Female Pilot, 30, and Her Flight Student Presumed Dead After Plane Crashes into Lake: 'Unbelievable Tragedy'

Female Pilot, 30, and Her Flight Student Presumed Dead After Plane Crashes into Lake: 'Unbelievable Tragedy'
Source: PEOPLE.com

A flight instructor and her student are presumed dead after their plane went down over a lake in Louisiana.

Taylor Dickey, 30, and an unnamed adult student took off from Gulfport-Biloxi International Airport on Monday, Nov. 24, per WWL 4, WBRZ 2 and the Daily Mail.

The single-engine aircraft disappeared about an hour later while flying over Lake Pontchartrain, according to the Coast Guard, per WWL 4 and the Daily Mail.

PEOPLE reached out to the Coast Guard for comment on Sunday, Nov. 30, but did not receive an immediate response.

Wreckage from the missing plane has been located using "specialized sonar, dive operations and K9 search," per a Nov. 30 Facebook update from the United Cajun Navy, a local nonprofit assisting with the search efforts.

In a press conference held on Nov. 25, Michael Carastro, the owner of the flight school that owned the downed plane, stated that both passengers are "presumed dead."

"Nobody knows what happened at this point. The initial -- the preliminary data -- indicates that it was not mechanical, so we are going to wait on the official agencies that are investigating the operation.
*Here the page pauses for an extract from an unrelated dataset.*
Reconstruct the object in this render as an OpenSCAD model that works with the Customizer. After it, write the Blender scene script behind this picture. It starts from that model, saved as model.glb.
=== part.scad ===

I'm not gonna make any suppositions on how it happened," he continued.

PEOPLE reached out to the Federal Aviation Administration and the New Orleans Police Department for comment on Sunday, Nov. 30, but did not receive an immediate response.
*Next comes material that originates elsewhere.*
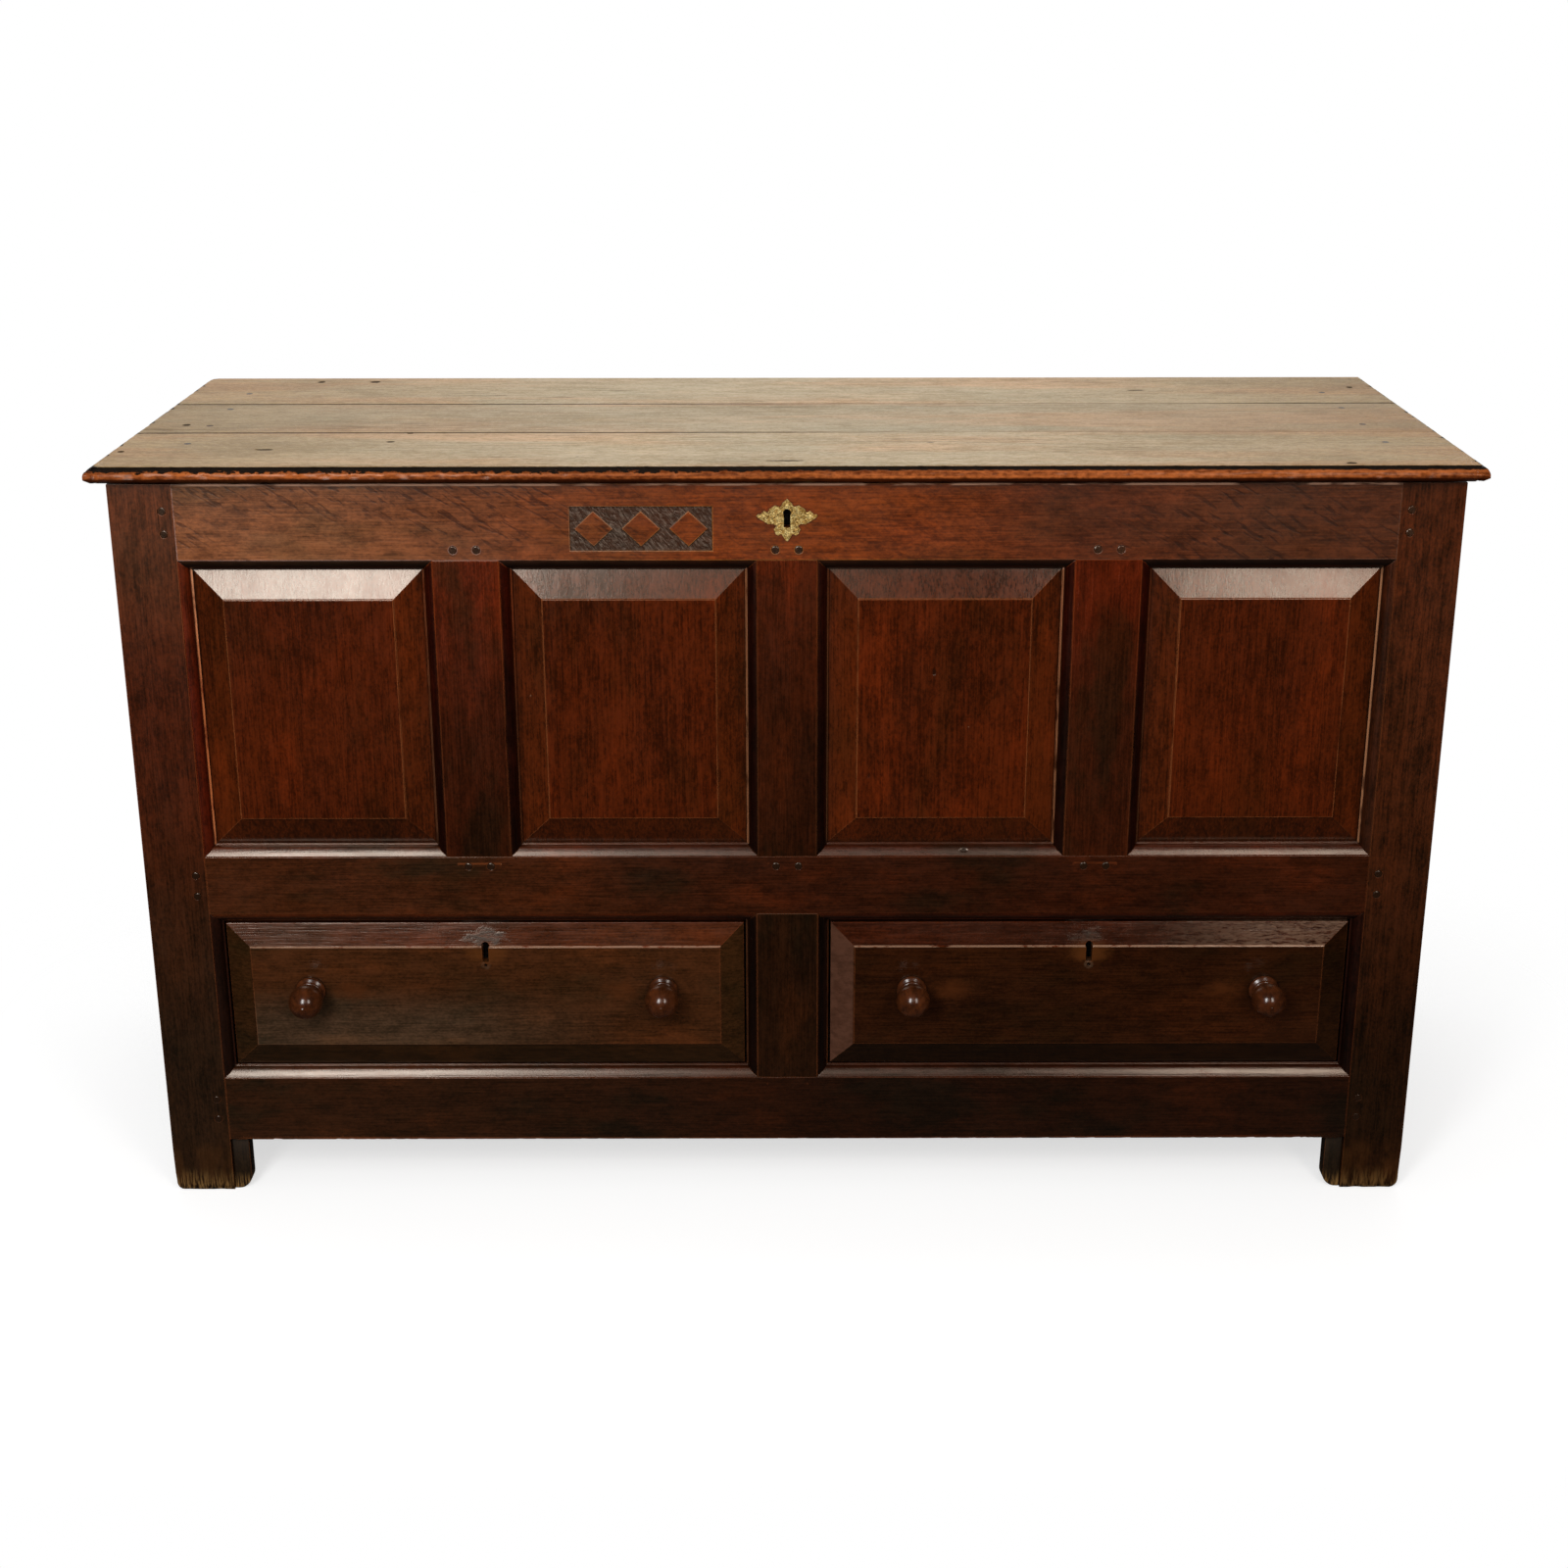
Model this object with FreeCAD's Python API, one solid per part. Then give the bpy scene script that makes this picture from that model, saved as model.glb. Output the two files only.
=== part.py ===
"""Joined oak mule chest: a panelled chest with a hinged lid over two drawers.

Units are millimetres. X runs along the front, the front faces -Y and Z is up.
The origin is on the floor, under the middle of the whole chest's box.
"""
import FreeCAD, Part
import math
import os

V = FreeCAD.Vector

# --- carcass -------------------------------------------------------------
carcass_width = 1500.0
carcass_depth = 560.0
foot_height = 70.0
bottom_rail_height = 83.0
drawer_opening_height = 214.0
middle_rail_height = 72.0
panel_opening_height = 354.0
top_rail_height = 87.0

# --- frame members -------------------------------------------------------
stile_width = 71.0
stile_depth = 48.0
frame_thickness = 28.0
centre_muntin_width = 68.0
outer_muntin_width = 74.5
outer_muntin_offset = 358.75
drawer_divider_width = 72.0
side_muntin_width = 74.0
back_muntin_width = 80.0
tenon_setback = 12.0
tenon_thickness = 9.0
tenon_shoulder = 12.0
tenon_spacing = 5.0
muntin_tenon_length = 32.0
side_tenon_length = 30.0

# --- run mouldings on the frame edges ------------------------------------
moulding_width = 13.0
moulding_depth = 12.0
moulding_quirk = 1.5
moulding_fillet = 2.0

# --- fielded panels ------------------------------------------------------
groove_setback = 15.0
groove_depth = 10.0
panel_edge_thickness = 6.0
panel_shrinkage_gap = 1.0
panel_bevel_width = 33.0
panel_field_setback = 4.0
panel_field_step = 2.0
back_panel_bevel_width = 40.0
back_panel_thickness = 10.0

# --- sunk carved tablet on the front top rail ------------------------------
tablet_width = 158.0
tablet_height = 50.0
tablet_centre_x = -162.0
tablet_centre_above_rail = 36.0
tablet_depth = 2.5
lozenge_count = 3
lozenge_margin = 5.0

# --- pegs ----------------------------------------------------------------
peg_diameter = 9.0
peg_proud = 0.8
peg_from_shoulder = 12.0
peg_spread = 26.0
stile_peg_length = 34.0
muntin_peg_end_gap = 0.5

# --- well floor ----------------------------------------------------------
floor_thickness = 14.0
floor_groove_depth = 6.0
floor_board_count = 6

# --- drawer supports and foot blocks ---------------------------------------
runner_height = 25.0
outer_runner_width = 39.0
centre_runner_width = 150.0
guide_height = 30.0
guide_gap = 0.5
foot_block_width = 21.0
foot_block_depth = 45.0
foot_block_overlap = 65.0

# --- drawers -------------------------------------------------------------
drawer_gap = 2.5
drawer_edge_setback = 11.0
drawer_field_setback = 2.0
drawer_field_step = 1.5
drawer_bevel_width = 28.0
drawer_front_thickness = 28.0
drawer_running_gap = 0.3
drawer_side_thickness = 12.0
drawer_side_drop = 1.5
drawer_back_clearance = 27.0
drawer_back_housing = 4.0
drawer_bottom_thickness = 8.0
drawer_bottom_groove = 5.0
drawer_bottom_lift = 9.0
dovetail_count = 3
dovetail_lap = 14.0
dovetail_root = 24.0
dovetail_flare = 4.0

# --- turned knobs ----------------------------------------------------------
knob_spacing = 419.0
knob_above_sill = 102.0
knob_ball_radius = 20.0
knob_ball_distance = 33.0
knob_flange_radius = 18.0
knob_flange_thickness = 5.0
knob_cove_radius = 13.0
knob_bead_radius = 15.0
knob_bead_thickness = 4.5
knob_neck_radius = 11.0
knob_spindle_radius = 6.0

# --- lid -----------------------------------------------------------------
lid_thickness = 22.0
lid_end_overhang = 19.0
lid_front_overhang = 20.0
lid_moulding_width = 9.0
lid_quirk = 2.0
lid_nose_height = 3.0
lid_ovolo_height = 8.5
lid_undercut = 6.0
lid_front_board_width = 200.0
lid_middle_board_width = 187.0
batten_width = 60.0
batten_thickness = 20.0
batten_end_gap = 62.0
batten_side_gap = 6.0
batten_nail_count = 4

# --- strap hinges ----------------------------------------------------------
hinge_offset_x = 480.0
hinge_axis_behind = 6.5
hinge_knuckle_radius = 6.0
hinge_pin_radius = 3.0
hinge_running_clearance = 0.05
hinge_knuckle_length = 24.0
hinge_leaf_width = 52.0
hinge_leaf_height = 72.0
hinge_iron_thickness = 3.0
hinge_side_clearance = 0.3
hinge_pin_head_radius = 4.5
hinge_pin_head_length = 2.0
strap_length = 240.0
strap_half_width = 17.0
strap_neck_half_width = 8.0
strap_end_radius = 14.0

# --- nails -----------------------------------------------------------------
nail_radius = 1.6
nail_head_radius = 4.0
nail_head_thickness = 1.2
strap_nail_length = 15.0
leaf_nail_length = 18.0
batten_nail_length = 34.0

# --- keyholes and escutcheon -------------------------------------------------
keyhole_radius = 4.5
keyhole_slot_width = 7.2
chest_keyhole_below_top = 33.0
chest_keyhole_drop = 16.5
drawer_keyhole_below_top = 27.0
drawer_keyhole_drop = 20.0
escutcheon_thickness = 1.5
escutcheon_half_width = 34.0
escutcheon_pin_radius = 1.8
escutcheon_pin_length = 12.0

# --- locks -------------------------------------------------------------------
lock_wall = 1.5
lock_depth = 15.0
chest_lock_width = 100.0
chest_lock_height = 56.0
drawer_lock_width = 56.0
drawer_lock_height = 58.0
bolt_thickness = 5.0
bolt_clearance = 0.2
chest_bolt_height = 8.0
chest_bolt_length = 38.0
chest_bolt_below_top = 18.0
chest_bolt_travel = 12.0
drawer_bolt_width = 12.0
drawer_bolt_length = 22.0
drawer_bolt_travel = 9.0
bolt_guide_length = 20.0
hasp_plate_width = 50.0
hasp_plate_thickness = 2.0
hasp_lug_thickness = 3.0
hasp_lug_width = 10.0
hasp_lug_length = 26.0
hasp_hole_clearance = 0.6
hasp_slot_clearance = 1.5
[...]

Carastro added, "The instructor was highly qualified. She had been coming up on about 12 or 13 hundred hours [of flying], which makes her about 200 hours short of meeting her requirements for the airlines, which was her ultimate goal. The other [student] had the same aspirations]."

Carastro also said there was no distress call from the plane at the time of the crash.
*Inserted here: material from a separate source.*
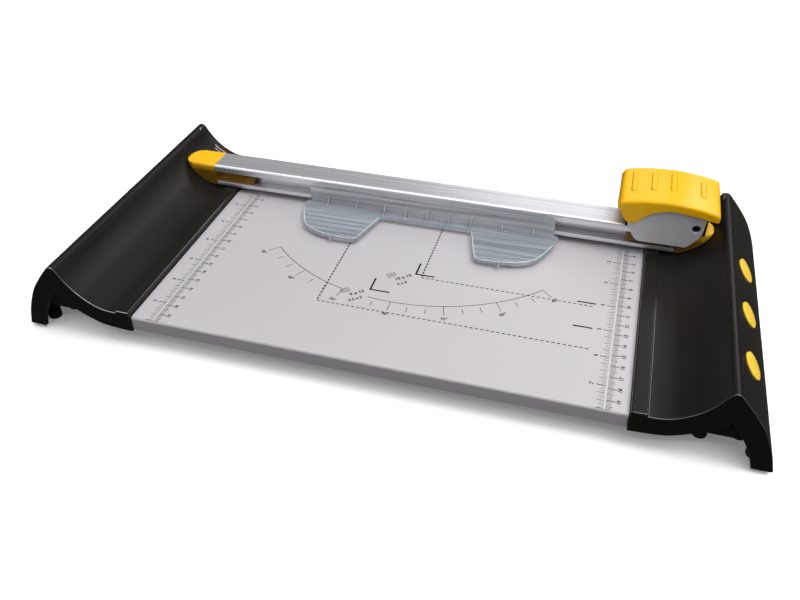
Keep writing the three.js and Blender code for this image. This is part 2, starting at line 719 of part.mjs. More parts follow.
// Saddle over the rail, with a rear block that guides the blade cartridge
function carriageBody() {
  const sideShape = outline([
    [158.5, 33.5],
    [184, 33.5],
    [190, 40],
    [196.9, 50],
    [196.9, 55],
    [143, 55],
    [143, 48.5],
    [148.5, 40],
  ]);
  const frontShape = outline([
    [143, 48],
    [196.9, 48],
    [196.9, 61.2],
    [190, 62.4],
    [176, 63.8],
    [166, 62.8],
    [160, 60.4],
    [154.5, 56],
    [143, 55],
  ]);
  const parts = [
    alongY(sideShape, 80.7, 100.5),
    alongY(frontShape, BODY_FRONT, 59.6),
    box(143, 196.9, BODY_FRONT, 81, 48, 50.5),
    box(143.5, 151.5, 65.8, 89.3, 48, PIN_Z),
    rodY(PIN_X, PIN_Z, 4, 65.8, 89.3, 24),
    rodY(SCREW_X, SCREW_Z, 5.4, 59, 67.5),
    postZ(SPRING_X, SPRING_Y, 2.4, 50, 54),
  ];
  return without(union(parts), [
    box(154.6, 187.4, 87.9, 98.2, 30, 60),
    box(151.7, 190.3, 61.7, 75.3, 47, 49.3),
    box(151.7, 190.3, 79, 84.3, GROOVE_LOW + 0.2, GROOVE_HIGH - 0.2),
    rodY(PIN_X, PIN_Z, 1.6, 60, 95, 16),
    box(142, 152, 89.3, 94.3, 54.7, 60),
    rodY(SCREW_X, SCREW_Z, 4.3, 50, 59.3),
    rodY(SCREW_X, SCREW_Z, 1.4, 55, 67, 16),
  ]);
}

function eClip() {
  const r = 2.8;
  const shape = new THREE.Shape();
  shape.absarc(0, 0, r, Math.PI * 0.2, Math.PI * 1.8);
  shape.absarc(0, 0, 1.15, Math.PI * 1.8, Math.PI * 0.2, true);
  const geometry = alongZ(shape, 0, 0.7, 12).rotateX(Math.PI / 2);
  return solid(geometry.translate(PIN_X, 96.2, PIN_Z));
}

function leverPin() {
  return union([
    rodY(PIN_X, PIN_Z, 2.4, 59.9, 60.9, 20),
    rodY(PIN_X, PIN_Z, 1.5, 60.8, 95.2, 16),
    rodY(PIN_X, PIN_Z, 1, 95.1, 96.5, 16),
    rodY(PIN_X, PIN_Z, 1.5, 96.4, 97.2, 16),
  ]);
}

// Coil spring with a closed turn at each end
class CoilPath extends THREE.Curve {
  getPoint(t) {
    const turns = 6.5;
    const angle = t * turns * Math.PI * 2;
    const wire = 0.45;
    const low = SPRING_LOW + wire;
    const high = SPRING_HIGH - wire;
    const rise = THREE.MathUtils.smoothstep(t, 0.08, 0.92) * 0.35 + t * 0.65;
    return new THREE.Vector3(3.6 * Math.cos(angle), 3.6 * Math.sin(angle), low + (high - low) * rise);
  }
}

function leverSpring() {
  const wire = new THREE.Shape();
  wire.absarc(0, 0, 0.45, 0, Math.PI * 2);
  const geometry = new THREE.ExtrudeGeometry(wire, {
    steps: 84,
    extrudePath: new CoilPath(),
    curveSegments: 3,
  });
  return solid(geometry).translate([SPRING_X, SPRING_Y, 0]);
}

const CARTRIDGE_EDGE = [
  [159.5, 34],
  [181.5, 34],
  [186.5, 41.5],
  [186.5, 58],
  [155.5, 58],
  [155.5, 41.5],
];
const AXLE_RADIUS = 2.5;

function cartridgeBody() {
  const parts = [
    alongY(outline(CARTRIDGE_EDGE), 88.3, 91.6),
    box(155.5, 186.5, 91.5, 94.2, 56.6, 58),
    box(PRESS_X - 3.5, PRESS_X + 3.5, 88.3, 97.4, 57.5, 64),
  ];
  const axleHole = rodY(HEAD_X, BLADE_Z, AXLE_RADIUS + 0.2, 85, 100, 20);
  const clipSeat = rodY(HEAD_X, BLADE_Z, 4.6, 85, 89.7, 20);
  return without(union(parts), [axleHole, clipSeat]);
}

function cartridgeCap() {
  const edge = outline([
    [159.5, 34],
    [181.5, 34],
    [186.5, 41.5],
    [186.5, 57.2],
    [155.5, 57.2],
    [155.5, 41.5],
  ]);
  const plate = alongY(edge, 94.5, 97.8);
  return without(plate, [
    rodY(HEAD_X, BLADE_Z, AXLE_RADIUS + 0.2, 85, 100, 20),
    rodY(HEAD_X, BLADE_Z, 4.6, 96.4, 100, 20),
  ]);
}

function bladeAxle() {
  return union([
    rodY(HEAD_X, BLADE_Z, 4.2, 96.7, 97.8, 24),
    rodY(HEAD_X, BLADE_Z, AXLE_RADIUS, 89, 96.8, 20),
    rodY(HEAD_X, BLADE_Z, 1.6, 88.4, 89.1, 16),
  ]);
}

function axleWasher() {
  return rodY(HEAD_X, BLADE_Z, 4.2, 88.4, 88.8, 24).subtract(rodY(HEAD_X, BLADE_Z, 1.8, 80, 90, 24));
}

function rotaryBlade() {
  const half = BLADE_THICK / 2;
  const bevelStart = BLADE_RADIUS - 2;
  const hub = AXLE_RADIUS + 0.1;
  const shape = vectors([
    [hub, -half],
    [bevelStart, -half],
    [BLADE_RADIUS, 0],
    [bevelStart, half],
    [hub, half],
    [hub, -half],
  ]);
  const disc = new THREE.LatheGeometry(shape, 48);
  return solid(disc.translate(HEAD_X, CUT_Y, BLADE_Z));
}

// ---- Assembly ----

place("base_board", board(), BOARD_GREY);
place("cutting_strip", box(-155.7, 155.7, CUT_Y - 3.2, CUT_Y + 3.2, 22.7, BOARD_TOP), 0x8d9095);
place("tray_right", rightTray(true), BLACK, { roughness: 0.45 });
place("tray_left", mirroredX(rightTray(false)), BLACK, { roughness: 0.45 });
INSERT_YS.forEach((y, i) => place("flank_insert_" + (i + 1), flankInsert(y), YELLOW));
for (const [side, mark] of [
  [-1, "left"],
  [1, "right"],
]) {
  FOOT_PLACES.forEach(([x, y], i) => place(`foot_${mark}_${i + 1}`, rubberFoot(side * x, y), RUBBER));
  BOARD_SCREW_YS.forEach((y, i) =>
    place(`board_screw_${mark}_${i + 1}`, screwUp(side * BOARD_SCREW_X, y, 9.2, 11.5, 3.5, 1.4, 20.5), STEEL),
  );
  place(`rail_screw_${mark}`, screwUp(side * RAIL_SCREW_X, RAIL_SCREW_Y, 23.9, 26.3, 2.2, 1.4, 36), STEEL);
  place(`stop_buffer_${mark}`, stopBuffer(side), RUBBER);
}
place("rail", rail(), SILVER, { metalness: 0.8, roughness: 0.35 });
place("rail_cap_right", rightCap(RAIL_RIGHT), YELLOW);
place("rail_cap_left", mirroredX(rightCap(-RAIL_LEFT)), YELLOW);
place("clear_guard", guard(), CLEAR, { transparent: true, opacity: 0.55 });
place("carriage_body", carriageBody(), BLACK);
place("glide_shoe_top", box(152, 190, 62, 75, 47.8, 49), NYLON);
place("glide_shoe_rear", box(152, 190, 76.4, 84, 37.5, 40.9), NYLON);
place("front_cover", frontCover(), COVER_GREY);
place("cover_screw", coverScrew(), STEEL);
place("lever_pin", leverPin(), STEEL);
place("pin_clip", eClip(), STEEL);
place("lever_spring", leverSpring(), STEEL);
place("press_lever", pressLever(), YELLOW);
place("cartridge_body", cartridgeBody(), BLACK);
place("cartridge_cap", cartridgeCap(), BLACK);
place("blade_axle", bladeAxle(), STEEL);
place("axle_washer", axleWasher(), STEEL);
place("rotary_blade", rotaryBlade(), STEEL, { metalness: 0.9, roughness: 0.2 });

export default trimmer;
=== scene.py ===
import json
import math

import bmesh
import bpy
from mathutils import Euler, Matrix, Vector


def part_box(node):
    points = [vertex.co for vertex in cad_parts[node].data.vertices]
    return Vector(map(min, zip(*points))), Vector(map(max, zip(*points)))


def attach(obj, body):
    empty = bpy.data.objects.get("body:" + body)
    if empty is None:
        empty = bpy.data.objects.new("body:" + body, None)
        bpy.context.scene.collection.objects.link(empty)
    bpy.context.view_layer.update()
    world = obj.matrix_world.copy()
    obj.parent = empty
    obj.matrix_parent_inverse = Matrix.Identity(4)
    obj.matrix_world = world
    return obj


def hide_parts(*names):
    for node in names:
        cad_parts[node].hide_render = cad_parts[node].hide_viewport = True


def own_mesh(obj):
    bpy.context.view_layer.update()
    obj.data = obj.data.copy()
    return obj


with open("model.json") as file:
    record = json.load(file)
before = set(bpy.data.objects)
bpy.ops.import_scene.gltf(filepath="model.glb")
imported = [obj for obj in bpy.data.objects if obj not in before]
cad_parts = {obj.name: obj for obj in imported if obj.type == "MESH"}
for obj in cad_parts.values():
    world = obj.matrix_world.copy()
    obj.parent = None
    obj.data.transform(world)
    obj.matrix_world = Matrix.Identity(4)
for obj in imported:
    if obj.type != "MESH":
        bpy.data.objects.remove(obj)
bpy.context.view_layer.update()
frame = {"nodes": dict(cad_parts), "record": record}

# Rotary paper trimmer, the looks: edge rounding, printed scales, materials, studio light and camera.
# Metres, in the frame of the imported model: +X along the rail, +Y to the back, +Z up, the table at Z = 0.

MM = 0.001
scene = bpy.context.scene
nodes = frame["nodes"]
slot_of = {part["node"]: part["material_slot"] for part in frame["record"]["subparts"]}


# ---- Node tree helpers ----

RANGE_SOCKETS = ("From Min", "From Max", "To Min", "To Max")


class Look:
    """A Principled material, and short calls that build its procedural nodes."""

    def __init__(self, name, **sockets):
        self.material = bpy.data.materials.new(name)
        self.material.use_nodes = True
        self.tree = self.material.node_tree
        self.bsdf = self.tree.nodes["Principled BSDF"]
        for socket, value in sockets.items():
            self.set(socket.replace("_", " "), value)
        self.place = self.tree.nodes.new("ShaderNodeTexCoord").outputs["Object"]

    def set(self, socket, value):
        self.bsdf.inputs[socket].default_value = value

    def feed(self, socket, output):
        self.tree.links.new(output, self.bsdf.inputs[socket])

    def stretched(self, scale):
        """Object coordinates scaled by a vector, for streaks along one axis."""
        node = self.tree.nodes.new("ShaderNodeMapping")
        node.inputs["Scale"].default_value = scale
        self.tree.links.new(self.place, node.inputs["Vector"])
        return node.outputs["Vector"]

    def noise(self, scale, detail=3.0, roughness=0.5, vector=None):
        node = self.tree.nodes.new("ShaderNodeTexNoise")
        node.inputs["Scale"].default_value = scale
        node.inputs["Detail"].default_value = detail
        node.inputs["Roughness"].default_value = roughness
        self.tree.links.new(vector or self.place, node.inputs["Vector"])
        return node.outputs["Fac"]

    def span(self, output, from_low, from_high, to_low, to_high):
        """output, mapped from one range to another and clamped."""
        node = self.tree.nodes.new("ShaderNodeMapRange")
        for socket, value in zip(RANGE_SOCKETS, (from_low, from_high, to_low, to_high)):
            node.inputs[socket].default_value = value
        self.tree.links.new(output, node.inputs["Value"])
        return node.outputs["Result"]

    def math(self, operation, a, b):
        node = self.tree.nodes.new("ShaderNodeMath")
        node.operation = operation
        for socket, value in zip(node.inputs, (a, b)):
            if isinstance(value, (int, float)):
                socket.default_value = value
            else:
                self.tree.links.new(value, socket)
        return node.outputs[0]

    def blend(self, factor, low, high):
        """A colour between low and high; each is a colour or a colour output."""
        node = self.tree.nodes.new("ShaderNodeMix")
        node.data_type = "RGBA"
        self.tree.links.new(factor, node.inputs[0])
        for socket, value in ((node.inputs[6], low), (node.inputs[7], high)):
            if isinstance(value, tuple):
                socket.default_value = (*value, 1)
            else:
                self.tree.links.new(value, socket)
        return node.outputs[2]

    def bump(self, height, distance, strength=1.0):
        node = self.tree.nodes.new("ShaderNodeBump")
        node.inputs["Distance"].default_value = distance
        node.inputs["Strength"].default_value = strength
        self.tree.links.new(height, node.inputs["Height"])
        self.feed("Normal", node.outputs["Normal"])

    def along(self, axis):
        """The place along one axis of the object."""
        node = self.tree.nodes.new("ShaderNodeSeparateXYZ")
        self.tree.links.new(self.place, node.inputs[0])
        return node.outputs[axis]

    def squared(self, axis):
        """The square of the place along one axis."""
        return self.math("POWER", self.along(axis), 2.0)

    def turned_to(self, axis):
        """How far the surface faces along the axis, from -1 to 1."""
        node = self.tree.nodes.new("ShaderNodeSeparateXYZ")
        facing = self.tree.nodes.new("ShaderNodeNewGeometry").outputs["Normal"]
        self.tree.links.new(facing, node.inputs[0])
        return node.outputs[axis]


# ---- Materials ----

RAIL_LOW, RAIL_HIGH = (corner.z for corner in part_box("rail"))
# Heights of the rail caps' painted shade: dark amber below the first, yellow above the second.
CAP_PAINTED_SHADE_BELOW = RAIL_LOW + 0.64 * (RAIL_HIGH - RAIL_LOW)
CAP_UNSHADED_ABOVE = RAIL_HIGH - 1.0 * MM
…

"It was an unbelievable tragedy," he added. "I've been instructing for 46 years. I've never -- never -- had this. It's my first. So it's hitting me pretty hard, as well as the rest of the employees here at Apollo and Million Air because both individuals were very well-liked. And so we're devastated."

Carastro, who shared that Dickey’s father is also a pilot, said that her family is currently “in shock.”

A Change.org petition has since been created requesting that the Gulfport-Biloxi Airport Authority consider the addition of “Taylor Dickey Field” to the official name of the airport.

“Through her instructional role and her community advocacy, Taylor became a well-known figure at the airport and among flight training stakeholders in the Gulf Coast region. Her loss has deeply affected students, colleagues, airfield personnel and aviation partners,” the petition states.
“Designating the airfield as ‘Taylor Dickey Field’ would stand as a lasting testament to her contributions and her embodiment of the spirit of aviation,” it continues.